Brian Keeler is the son of a Sunday painter and newspaper editor, the late William W. Keeler, whom he credits for sparking his initial interest in art. Brian received his early training at Keystone College near Scranton, PA and at a small art school in southern Pennsylvania, The York Academy of Arts.  His paintings have received numerous awards over a long and productive career and his work is featured in numerous private, business, corporate and museum collections.  

 

In 2013 North Light Books published a beautiful hard-cover art instruction book by Brian, titled “Dramatic Color in the Landscape.”  The book is a compendium of his teaching and working methods and includes dozens of his paintings of the Northeast and Italy. The artist has also produced several art instructional DVD’s with the Artists Network and on his own.  

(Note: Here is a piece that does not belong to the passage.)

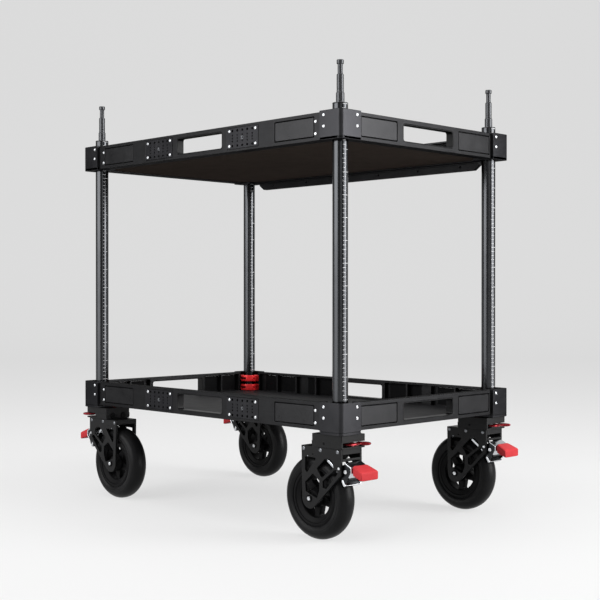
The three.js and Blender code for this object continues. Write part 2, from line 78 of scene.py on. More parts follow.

Keeler lives and has a studio in Ithaca, NY, the Keeler North Star Studio, visit his Blog at www.keelernorthstarstudio. He also maintains a studio-gallery in his hometown of Wyalusing, PA.  The largest collection of his work is at North Star Art Gallery, Ithaca, NY which has changing exhibitions of his work year round and shows his work on the North Star Art Gallery Facebook page. His work is also represented at the West End Gallery in Corning, NY, which specializes in his paintings of Seneca Lake and Keuka Lake. The Laura Craig Gallery represents his work in Scranton, PA, and the Argosy Gallery in Bar Harbor, ME shows a nice collection of his paintings of Maine/Acadia National Park. 

When Keeler isn’t painting, you may find him out playing gigs (on guitar) with his gypsy swing band, Zingology and teaching lindy or Balboa swing classes before these events.